Supergroups gibt es überall. Auch in der DDR: NO 55 bestehen zwar nur einige Jahre, setzen sich aber aus Mitgliedern von City, Silly oder Monokel zusammen. Kurzschluß (sic) zeigt 1987 eine von vielen Facetten: Ein kurzer, prägnanter, punkig angehauchter Wave-Rock-Song mit Chuzpe. Benannt haben sich NO 55 nach einer historischen postalischen Bezeichnung des Prenzlauer Bergs, wo die Band einst ihr Zentrum hatte.

7. Wolf Biermann – Die hab ich satt!

Mit ihm allein könnte man freilich eine Top-Ten-Liste füllen. Nehmen wir als Stellvertreter für all die anderen wichtigen, wütenden, schäumenden, furiosen Songs einfach Die hab ich satt! vom lodernden Debüt Chausseestraße 131. „Und sagt mir mal: Wozu ist gut – Die ganze Bürokratenbrut? – Sie wälzt mit Eifer und Geschick – Dem Volke über das Genick – Der Weltgeschichte großes Rad – die hab ich satt!“, singt er fast schon geifernd. Nach einem Konzert in Köln 1976 wird er ausgebürgert – und ist bis heute politisch aktiv.

8. Hansi Biebl – Unter den Wolken (1978)

Hansi Biebl gehört zu den ganz Unangepassten: Seine Johannes Biebl Blues Band erhält schon 1975 ein Auftrittsverbot. Mit Band, solo oder als Teil von Veronika Fischer & Band prägt er die Ostmusik, Songs wie das wehmütige Unter den Wolken inszenieren ihn als großartigen, fast vergessenen Gitarristen.

9. Pankow – Langeweile (1988)

Pankow sind eine Ausnahmeerscheinung in der DDR. Sie gründen sich 1981, werden (meist recht unpassend) mit den Rolling Stones verglichen und sind laut Rolling Stone eine etablierte Größe „ästhetischer Subversion“. 1988 erscheint der Klassiker Aufruhr in den Augen, der schnoddrigen Straßenrock mit klarer Haltung verbindet: Das Lied Langeweile darf nicht im DDR-Radio gesendet werden.

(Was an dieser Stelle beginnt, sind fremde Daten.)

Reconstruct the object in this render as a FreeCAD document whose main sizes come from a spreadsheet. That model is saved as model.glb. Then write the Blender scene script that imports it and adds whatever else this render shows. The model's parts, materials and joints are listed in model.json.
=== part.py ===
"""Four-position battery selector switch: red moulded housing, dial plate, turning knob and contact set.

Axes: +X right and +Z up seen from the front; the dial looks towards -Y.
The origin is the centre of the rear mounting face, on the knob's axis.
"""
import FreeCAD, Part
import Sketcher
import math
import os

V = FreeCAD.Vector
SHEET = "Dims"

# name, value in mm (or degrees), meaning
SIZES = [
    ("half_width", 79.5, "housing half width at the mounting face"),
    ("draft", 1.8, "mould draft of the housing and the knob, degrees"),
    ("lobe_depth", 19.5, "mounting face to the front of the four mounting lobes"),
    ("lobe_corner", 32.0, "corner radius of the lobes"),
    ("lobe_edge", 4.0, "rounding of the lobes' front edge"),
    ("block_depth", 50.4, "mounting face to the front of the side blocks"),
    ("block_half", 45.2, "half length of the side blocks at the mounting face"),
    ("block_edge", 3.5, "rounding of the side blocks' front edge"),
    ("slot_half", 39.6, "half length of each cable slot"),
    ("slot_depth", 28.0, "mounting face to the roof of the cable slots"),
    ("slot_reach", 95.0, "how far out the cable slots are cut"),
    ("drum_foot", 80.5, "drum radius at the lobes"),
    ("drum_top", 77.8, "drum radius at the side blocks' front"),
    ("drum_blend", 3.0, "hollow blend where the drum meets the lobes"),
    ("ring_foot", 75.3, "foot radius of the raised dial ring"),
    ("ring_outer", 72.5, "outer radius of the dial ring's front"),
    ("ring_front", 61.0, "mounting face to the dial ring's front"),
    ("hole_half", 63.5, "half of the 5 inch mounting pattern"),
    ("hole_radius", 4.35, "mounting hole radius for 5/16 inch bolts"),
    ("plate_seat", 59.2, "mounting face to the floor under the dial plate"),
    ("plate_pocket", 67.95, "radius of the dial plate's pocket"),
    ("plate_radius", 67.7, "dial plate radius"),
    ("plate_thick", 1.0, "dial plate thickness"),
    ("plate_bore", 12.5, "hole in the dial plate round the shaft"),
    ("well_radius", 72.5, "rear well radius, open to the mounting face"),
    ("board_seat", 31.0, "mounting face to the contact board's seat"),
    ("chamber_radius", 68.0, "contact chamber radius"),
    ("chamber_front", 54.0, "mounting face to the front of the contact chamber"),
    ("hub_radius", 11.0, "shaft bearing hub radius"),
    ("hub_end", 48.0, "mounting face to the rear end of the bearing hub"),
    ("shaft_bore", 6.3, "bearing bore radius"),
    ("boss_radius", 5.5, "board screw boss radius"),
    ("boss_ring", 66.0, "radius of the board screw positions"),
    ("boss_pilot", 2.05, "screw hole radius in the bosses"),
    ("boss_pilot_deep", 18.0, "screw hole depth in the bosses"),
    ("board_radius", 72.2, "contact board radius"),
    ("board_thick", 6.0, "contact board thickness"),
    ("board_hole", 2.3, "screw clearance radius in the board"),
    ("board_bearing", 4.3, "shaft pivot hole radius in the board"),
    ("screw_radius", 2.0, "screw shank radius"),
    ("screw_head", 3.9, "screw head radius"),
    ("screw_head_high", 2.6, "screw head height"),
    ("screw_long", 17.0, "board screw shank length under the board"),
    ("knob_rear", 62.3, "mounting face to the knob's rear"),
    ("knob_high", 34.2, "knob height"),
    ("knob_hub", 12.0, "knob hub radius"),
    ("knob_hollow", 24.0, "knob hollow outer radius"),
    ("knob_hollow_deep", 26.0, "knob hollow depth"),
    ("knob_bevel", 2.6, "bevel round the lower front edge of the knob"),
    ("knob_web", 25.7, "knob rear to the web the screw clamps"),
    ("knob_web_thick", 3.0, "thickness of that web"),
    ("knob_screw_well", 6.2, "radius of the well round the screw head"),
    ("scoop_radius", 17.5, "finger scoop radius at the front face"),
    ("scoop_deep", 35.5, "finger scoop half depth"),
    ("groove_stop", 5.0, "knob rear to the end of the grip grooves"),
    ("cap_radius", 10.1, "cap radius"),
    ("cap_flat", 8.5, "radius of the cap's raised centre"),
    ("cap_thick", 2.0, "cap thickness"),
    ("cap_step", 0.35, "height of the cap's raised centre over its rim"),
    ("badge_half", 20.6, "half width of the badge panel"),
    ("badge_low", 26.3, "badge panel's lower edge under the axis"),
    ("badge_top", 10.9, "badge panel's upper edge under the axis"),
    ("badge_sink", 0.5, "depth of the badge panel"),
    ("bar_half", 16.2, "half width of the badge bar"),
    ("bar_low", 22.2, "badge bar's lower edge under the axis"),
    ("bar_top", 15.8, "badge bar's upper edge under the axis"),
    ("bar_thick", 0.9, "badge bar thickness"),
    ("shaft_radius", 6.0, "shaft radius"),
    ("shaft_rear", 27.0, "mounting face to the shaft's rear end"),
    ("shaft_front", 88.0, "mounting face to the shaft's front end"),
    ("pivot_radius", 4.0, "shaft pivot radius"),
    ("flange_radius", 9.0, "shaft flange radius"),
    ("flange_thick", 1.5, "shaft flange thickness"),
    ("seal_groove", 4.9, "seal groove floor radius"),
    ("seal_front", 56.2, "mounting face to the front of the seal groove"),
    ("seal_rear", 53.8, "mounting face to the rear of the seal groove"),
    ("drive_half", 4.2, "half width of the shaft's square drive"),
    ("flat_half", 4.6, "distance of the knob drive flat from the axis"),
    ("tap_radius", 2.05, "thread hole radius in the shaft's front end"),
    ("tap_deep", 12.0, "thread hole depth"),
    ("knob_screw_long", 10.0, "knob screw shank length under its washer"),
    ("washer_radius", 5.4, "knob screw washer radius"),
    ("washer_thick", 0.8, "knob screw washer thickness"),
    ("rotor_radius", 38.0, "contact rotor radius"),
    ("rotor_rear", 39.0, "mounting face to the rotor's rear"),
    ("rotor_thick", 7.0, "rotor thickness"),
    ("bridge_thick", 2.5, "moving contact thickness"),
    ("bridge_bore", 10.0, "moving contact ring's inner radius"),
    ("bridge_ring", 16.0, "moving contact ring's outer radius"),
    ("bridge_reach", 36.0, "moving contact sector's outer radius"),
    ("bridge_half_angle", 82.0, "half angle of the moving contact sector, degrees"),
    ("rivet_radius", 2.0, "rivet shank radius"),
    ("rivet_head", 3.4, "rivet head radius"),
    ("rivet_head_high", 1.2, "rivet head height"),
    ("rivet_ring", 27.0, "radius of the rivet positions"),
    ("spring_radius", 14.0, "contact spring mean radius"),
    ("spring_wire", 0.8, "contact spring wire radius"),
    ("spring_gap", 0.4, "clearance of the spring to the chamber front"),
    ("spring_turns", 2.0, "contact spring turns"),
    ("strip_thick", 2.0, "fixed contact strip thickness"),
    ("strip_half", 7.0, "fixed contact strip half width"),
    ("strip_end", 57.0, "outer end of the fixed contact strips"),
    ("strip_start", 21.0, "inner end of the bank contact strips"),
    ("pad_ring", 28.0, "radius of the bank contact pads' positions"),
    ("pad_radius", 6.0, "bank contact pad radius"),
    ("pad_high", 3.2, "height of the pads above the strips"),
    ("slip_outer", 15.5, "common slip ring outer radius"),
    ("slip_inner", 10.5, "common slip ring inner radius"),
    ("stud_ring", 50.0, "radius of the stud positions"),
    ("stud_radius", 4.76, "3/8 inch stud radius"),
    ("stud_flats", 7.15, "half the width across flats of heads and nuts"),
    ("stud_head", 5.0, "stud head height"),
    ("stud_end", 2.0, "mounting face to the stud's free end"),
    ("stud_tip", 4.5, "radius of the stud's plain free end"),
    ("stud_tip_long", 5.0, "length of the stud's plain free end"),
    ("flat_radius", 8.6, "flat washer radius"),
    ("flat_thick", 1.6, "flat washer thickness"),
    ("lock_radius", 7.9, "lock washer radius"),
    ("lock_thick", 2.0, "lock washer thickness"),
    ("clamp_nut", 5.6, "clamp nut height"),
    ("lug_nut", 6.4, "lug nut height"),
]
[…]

10. Rockhaus – Mich zu lieben (1988)

Rockhaus sind Legende. Die Deutschrock-Band erinnert an Rio Reiser, prägt später auch die Neue Deutsche Welle mit und liefert schon 1983 mit Disco in der U-Bahn nach Ansicht des Musikwissenschaftlers Michael Rahut den ersten deutschen Hip-Hop-Song. 1988 ist man mit dem Album I.L.D. - und insbesondere mit der Faust-hoch-Ballade Mich zu lieben – dann wieder beim hymnischen Rock angekommen.